Hisashi Uematsu received the B.E., M.E., and Ph.D. degrees in Information Science from Tohoku University, Miyagi, in 1991, 1993, and 1996. He joined NTT in 1996 and has been engaged in research on psycho-acoustics (human auditory mechanisms) and digital signal processing. He is currently a Senior Research Engineer of Cross-Modal Computing Project, NTT Media Intelligence Laboratories. He was awarded the Awaya Prize from the ASJ in 2001. He is a member of the ASJ.

Yuta Kawachi received a B.E. and M.E. degrees from Waseda University, Tokyo, in 2012 and 2014. Since joining NTT in 2014, he has been researching acoustic signal processing and machine learning. He is a member of the ASJ.

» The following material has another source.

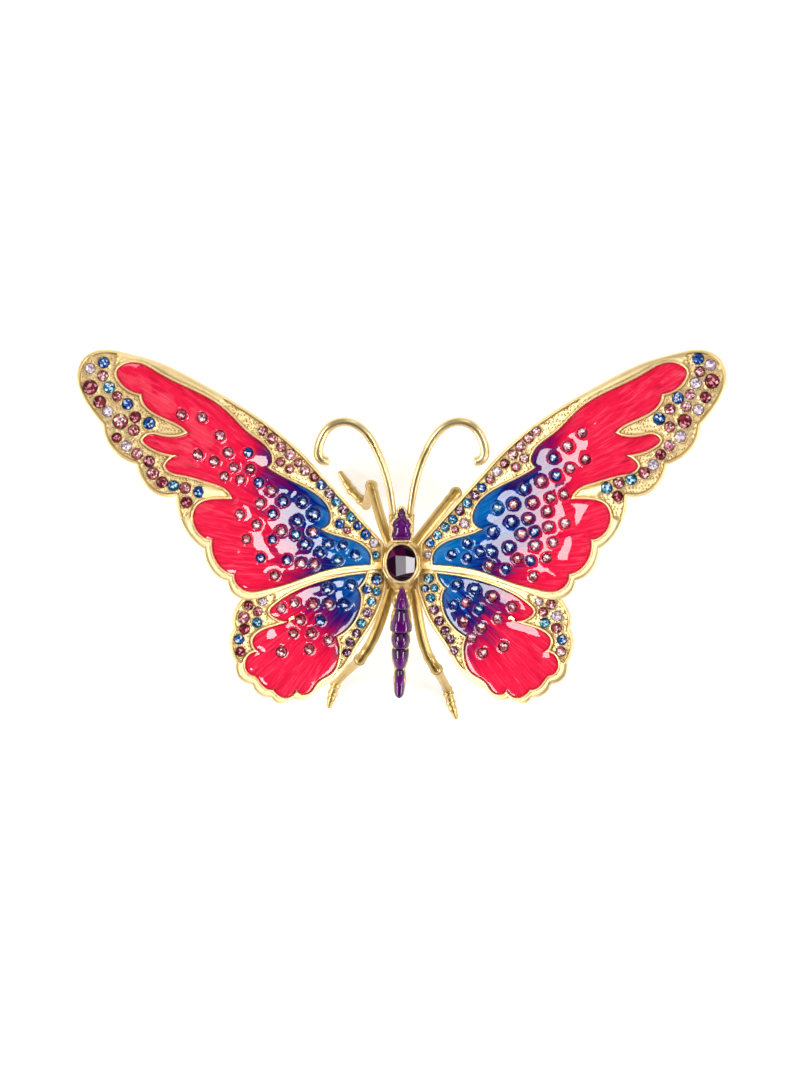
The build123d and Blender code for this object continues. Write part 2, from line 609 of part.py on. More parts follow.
# Abdomen barrels and their enamel
abdomen_line = Vector(*ABDOMEN_END) - Vector(*ABDOMEN_START)
ABDOMEN_PLANE = Plane(
    origin=Vector(*ABDOMEN_START) + Vector(0, THORAX_Y, 0), x_dir=(1, 0, 0), z_dir=abdomen_line
)


def barrel(segment, grow):
    """One abdomen barrel, grown or shrunk evenly."""
    start, end, widest, start_radius, middle_radius, end_radius = segment
    with BuildPart() as turned:
        with BuildSketch(Plane(ABDOMEN_PLANE.origin, ABDOMEN_PLANE.x_dir, -ABDOMEN_PLANE.y_dir)):
            with BuildLine():
                Spline((start_radius + grow, start), (middle_radius + grow, widest), (end_radius + grow, end))
                Polyline((end_radius + grow, end), (0, end), (0, start), (start_radius + grow, start))
            make_face()
        revolve(axis=Axis(ABDOMEN_PLANE.origin, ABDOMEN_PLANE.z_dir))
    return turned.part


def abdomen_enamel(segment):
    """The enamel pad let into the top of one abdomen barrel."""
    start, end, widest, start_radius, middle_radius, end_radius = segment
    half_width = middle_radius - ENAMEL_EDGE
    length = end - start - ENAMEL_GAP
    middle = ABDOMEN_PLANE.origin + ABDOMEN_PLANE.z_dir * ((start + end) / 2)
    with BuildPart() as pad:
        add(barrel(segment, ENAMEL_PROUD))
        add(barrel(segment, -ENAMEL_DEPTH), mode=Mode.SUBTRACT)
        with BuildSketch(Plane(middle)):
            RectangleRounded(2 * half_width, length, half_width * ENAMEL_ROUNDING)
        extrude(amount=PAD_REACH, mode=Mode.INTERSECT)
    return pad.part


# Head outline and enamel
head_sketch = plan_outline(HEAD_OUTLINE)
with BuildPart() as head_enamel:
    with BuildSketch(PLAN.offset(HEAD_ENAMEL_BASE_Z)):
        add(head_sketch)
    extrude(amount=HEAD_ENAMEL_TOP_Z - HEAD_ENAMEL_BASE_Z)
save(head_enamel.part, "head_enamel")

enamel_pads = [abdomen_enamel(segment) for segment in ABDOMEN_BARRELS]
for number, pad in enumerate(enamel_pads, start=1):
    save(pad, f"abdomen_enamel_{number}")

# Shoulders under the wing roots
ledges = []
for corners, drop in ((FOREWING_SHOULDER, 0.0), (HINDWING_SHOULDER, HINDWING_DROP)):
    with BuildSketch() as shoulder:
        with BuildLine():
            Polyline(*corners, close=True)
        make_face()
    ledge = wing_layer(shoulder.sketch, PLATE_BOTTOM - drop - SHOULDER_THICKNESS, PLATE_BOTTOM - drop)
    ledges += [ledge, mirrored(ledge)]

# Round cheeks of the head that hold the antennae
cheek = taper(CHEEK_START, CHEEK_END, *CHEEK_RADII)

# Body casting: thorax, shoulders, head and abdomen in one piece
with BuildPart() as body_casting:
    with BuildSketch(Plane(origin=(0, THORAX_Y, THORAX_Z), z_dir=(0, 0, 1))):
        Ellipse(THORAX_HALF_WIDTH, THORAX_HALF_LENGTH)
        with Locations((-THORAX_HALF_WIDTH, 0)):
            Rectangle(2 * THORAX_HALF_WIDTH, 2 * THORAX_HALF_LENGTH, mode=Mode.SUBTRACT)
    revolve(axis=Axis((0, 0, THORAX_Z), (0, 1, 0)))
    for segment in ABDOMEN_BARRELS:
        add(barrel(segment, 0))
    with Locations(ABDOMEN_PLANE.origin + ABDOMEN_PLANE.z_dir * ABDOMEN_BARRELS[-1][1]):
        Sphere(ABDOMEN_BARRELS[-1][-1])
    with BuildSketch(PLAN.offset(HEAD_BASE_Z)):
        add(plan_outline(grown_runs(HEAD_OUTLINE, HEAD_MARGIN)))
    extrude(amount=HEAD_TOP_Z - HEAD_BASE_Z)
    add([cheek, mirrored(cheek)])
    add(ledges)
    with BuildSketch(PLAN.offset(BEZEL_BASE_Z)):
        Ellipse(*BEZEL_SIZE)
    extrude(amount=BEZEL_TOP_Z - BEZEL_BASE_Z, mode=Mode.SUBTRACT)
    add([head_enamel.part] + enamel_pads, mode=Mode.SUBTRACT)
    add(wing_plates, mode=Mode.SUBTRACT)
    add([right_antenna, left_antenna] + list(leg_parts.values()) + screw_group, mode=Mode.SUBTRACT)
save(body_casting.part, "body_casting")
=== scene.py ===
import math

import bpy
import numpy as np
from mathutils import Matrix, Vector
from mathutils.geometry import delaunay_2d_cdt


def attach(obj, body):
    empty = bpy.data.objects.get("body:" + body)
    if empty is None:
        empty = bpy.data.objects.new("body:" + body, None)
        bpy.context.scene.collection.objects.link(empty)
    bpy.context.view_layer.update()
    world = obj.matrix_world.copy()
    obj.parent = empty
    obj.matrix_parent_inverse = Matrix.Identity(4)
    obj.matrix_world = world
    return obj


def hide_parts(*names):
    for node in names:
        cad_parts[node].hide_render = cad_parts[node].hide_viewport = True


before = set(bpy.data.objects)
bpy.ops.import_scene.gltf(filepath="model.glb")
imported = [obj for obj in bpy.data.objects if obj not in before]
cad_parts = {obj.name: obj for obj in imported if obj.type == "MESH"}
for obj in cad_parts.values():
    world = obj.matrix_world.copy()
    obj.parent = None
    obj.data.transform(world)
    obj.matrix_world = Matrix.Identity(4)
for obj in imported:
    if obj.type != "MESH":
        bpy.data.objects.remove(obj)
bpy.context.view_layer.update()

# Plan positions are in millimetres from the middle of the thorax stone, as in the CAD source
MM = 0.001
THORAX_Y = -8.1
WING_RADIUS = 300.0
WING_CENTRE = (153.1, 8.0, -224.3)
HINDWING_DROP = 2.6

# Levels above the wing's middle sphere
EDGE_LOW = 0.15
RIM_TOP = 1.05
WIRE_TOP = 1.15
WIRE_LOW = 0.35
PAVE_FLOOR = 0.3
ENAMEL_EDGE = 0.4
ENAMEL_TOP = 0.6
ENAMEL_CROWN = 0.3
ENAMEL_BASE = -0.1
SEAT_LEVEL = -0.3
PIT_LEVEL = 0.2
WIRE_FOOT = 0.75
PLATE_BOTTOM = -1.2
PLATE_EDGE = -0.65

RIM_WIDTH = 1.35
WIRE_HALF = 0.42
BAND_GAP = 0.86
BAND_GROOVE = 0.14
WAVE_HEIGHT = {-1: 0.075, 1: 0.04}
# How far from its edge the enamel has all but reached its top and its crown
ENAMEL_TOP_REACH = 1.1
ENAMEL_CROWN_REACH = 2.8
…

Noboru Harada (M ’99-SM ’18) received the B.S., and M.S., degrees from the Department of Computer Science and Systems Engineering of Kyushu Institute of Technology in 1995 and 1997, respectively. He received the Ph.D. degree from the Graduate School of Systems and Information Engineering, University of Tsukuba in 2017. Since joining NTT in 1997, he has been researching speech and audio signal processing such as high efficiency coding and lossless compression. His current research interests include acoustic signal processing and machine learning for acoustic event detection including anomaly detection in sound. He received the Technical Development Award from the ASJ in 2016, Industrial Standardization Encouragement Awards from Ministry of Economy Trade and Industry (METI) of Japan in 2011, the Telecom System Technology Paper Encouragement Award from the Telecommunications Advancement Foundation (TAF) of Japan in 2007. He is a member of the ASJ, the IEICE, and the IPSJ.

Footnotes

  1. ANR is a measure comparing the level of an anomalous sound to the level of a normal sound. This definition is the same as the signal-to-noise ratio (SNR) when the signal is an anomalous sound and the noise is a normal sound.